Fix Snap aws Alias Not Found
Fresh Debian SSH shells and older desktop sessions may not see /snap/bin immediately after snapd setup. Check the current PATH:
echo "$PATH" | tr ':' '\n' | grep '^/snap/bin$'
/snap/bin
If the command prints nothing, log out and back in, then recheck. Until the session PATH refreshes, use:
snap run aws-cli.aws --version
Fix python3 venv ensurepip Errors
If python3 -m venv reports that ensurepip is unavailable, install the venv package and recreate the environment:
sudo apt install python3-venv -y
rm -rf ~/.aws-cli-v1
python3 -m venv ~/.aws-cli-v1
Fix AWS CLI Unable to Locate Credentials
Credential errors usually mean the active profile has no usable access key, SSO session, role source, or instance metadata credential. Start with the local profile list:
aws configure list
Run aws configure for access keys, or use aws configure sso and aws sso login for IAM Identity Center profiles. Then rerun aws sts get-caller-identity to confirm the profile works.

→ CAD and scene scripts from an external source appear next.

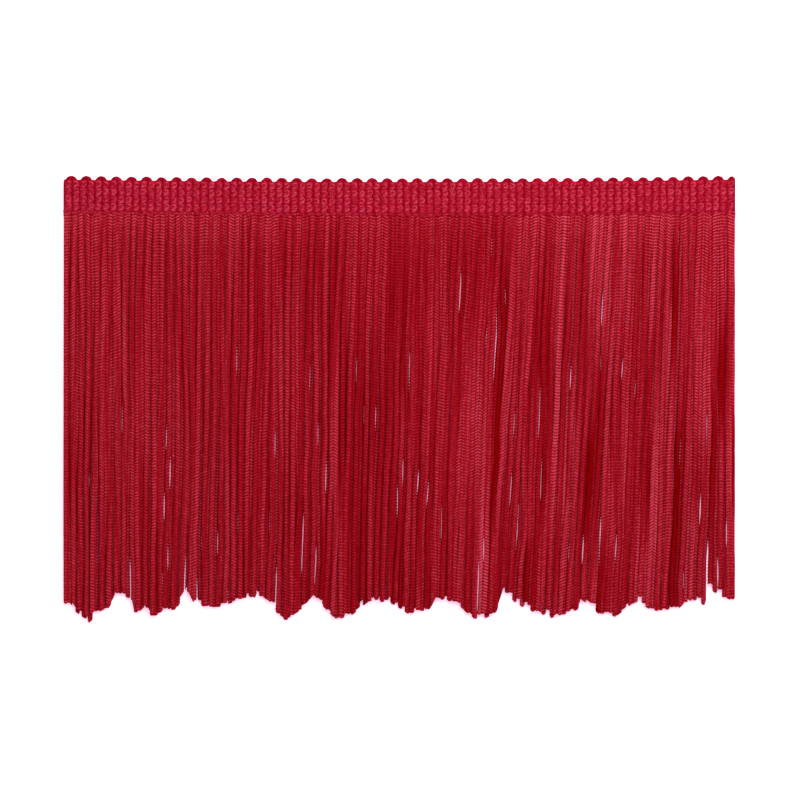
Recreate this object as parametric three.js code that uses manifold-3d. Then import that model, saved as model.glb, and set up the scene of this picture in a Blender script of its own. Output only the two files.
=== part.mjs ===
// A cut length of chainette fringe trim, lying flat with its face up: a crochet-knitted heading with a
// picot edge, and two rows of hanging cords, one over the other.
// Millimetres. +X runs along the trim, +Y up its face towards the picots, +Z out of its face.
// The origin is the middle of the heading's flat back.

import * as THREE from 'three';
import { mergeVertices } from 'three/addons/utils/BufferGeometryUtils.js';
import Module from 'manifold-3d';

const wasm = await Module();
wasm.setup();

// Heading: each picot is a cord turning over the top edge, and its two legs are two ribs of the heading
const trimLength = 235.4;
const ribPitch = 2.6375;
const picotHeight = 1.3;
const headingTop = 6.2;
const headingFoot = -6.0;
const headingThickness = 3.1;
const ribRelief = 0.7;
const picotThickness = 1.8;
const footThickness = 2.2;
const bow = 0.85;
const endTurnDepth = 0.7;
const endTurnLength = 4.0;

// Knitted binding: rows that run along the heading and cross its ribs
const bindingRows = 5;
const rowPitch = 2.4;
const rowRelief = 0.25;

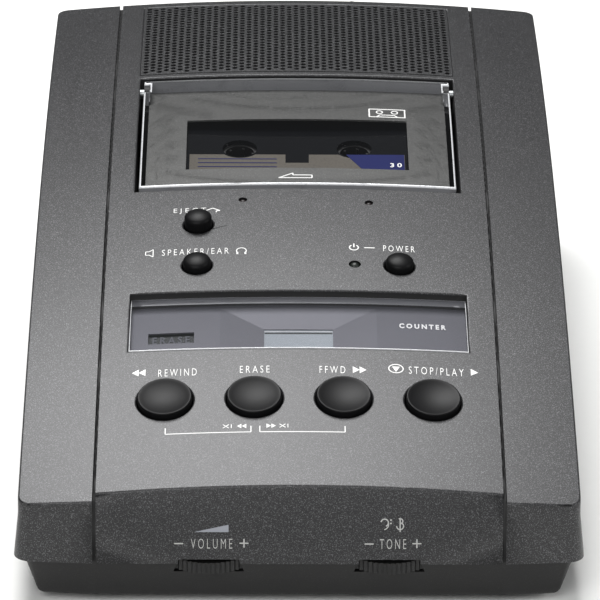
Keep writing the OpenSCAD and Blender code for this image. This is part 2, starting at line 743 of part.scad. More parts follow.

Fix AWS CLI SSL Certificate Errors
Certificate failures usually point to missing CA certificates, a TLS-intercepting proxy, or an incorrect system clock. Refresh Debian’s CA package first:
sudo apt install ca-certificates -y
sudo update-ca-certificates
Updating certificates in /etc/ssl/certs... 0 added, 0 removed; done. Running hooks in /etc/ca-certificates/update.d...
Then check time synchronization:
timedatectl status
sudo timedatectl set-ntp true
Remove AWS CLI from Debian
Use the removal path that matches your installation method. AWS CLI credentials and profiles live under ~/.aws/ and are not removed by package, Snap, installer, or virtual environment cleanup unless you delete them separately.
Remove the AWS Official Installer Method
This removes the AWS CLI symlinks and the installer-managed directory under
/usr/local. Verify the paths before running the commands if you customized--bin-diror--install-dir.
sudo rm -f /usr/local/bin/aws /usr/local/bin/aws_completer
sudo rm -rf /usr/local/aws-cli
hash -r
command -v aws || echo "aws removed"
aws removed
Remove the AWS CLI Snap Package
sudo snap remove --purge aws-cli
hash -r
command -v aws || echo "aws removed"
aws-cli removed aws removed
If AWS CLI was your only snap and you also want to remove snapd, remove application snaps first, then purge snapd and clean leftover snap paths:
sudo apt purge snapd
if findmnt -R /snap >/dev/null; then
echo "Active snap mounts remain; reboot before deleting snap paths."
else
sudo rm -rf /snap /var/snap /var/lib/snapd /var/cache/snapd
rm -rf "$HOME/snap"
fi
hash -r
command -v snap || echo "snap removed"
The snapd cleanup removes snap application data, snapshots, and user settings under
$HOME/snap. Keep snapd if you use other snap applications.
Remove the Debian awscli Package
If you installed Debian’s package, remove it with APT:
sudo apt remove awscli
Review optional dependency cleanup separately before confirming removals:
sudo apt autoremove --dry-run
Remove the pip AWS CLI v1 Virtual Environment
This deletes the dedicated AWS CLI v1 virtual environment. Do not run it if you reused the same environment for other Python tools.
rm -rf ~/.aws-cli-v1
If ~/.bashrc contains the dedicated AWS CLI v1 PATH line, remove that exact line:
if [ -f ~/.bashrc ]; then
path_line="export PATH=\"\$HOME/.aws-cli-v1/bin:\$PATH\""
grep -vxF "$path_line" ~/.bashrc > ~/.bashrc.tmp
mv ~/.bashrc.tmp ~/.bashrc
fi
hash -r
Remove AWS CLI Configuration Files
Delete ~/.aws/ only if you no longer need saved profiles, regions, SSO settings, or credentials.
if [ -d ~/.aws ]; then
cp -r ~/.aws ~/.aws-backup
fi
This permanently deletes AWS CLI configuration and credential files for your user account. Keep the backup until you confirm you no longer need those profiles.
rm -rf ~/.aws
Conclusion
AWS CLI on Debian is cleanest when the install source matches the job: the AWS installer for current v2 everywhere, Snap for AWS-published automatic updates, Debian’s package where the release version fits, and pip virtual environments for v1-only scripts. Keep ~/.aws/ protected because it controls how the CLI signs requests against your AWS accounts.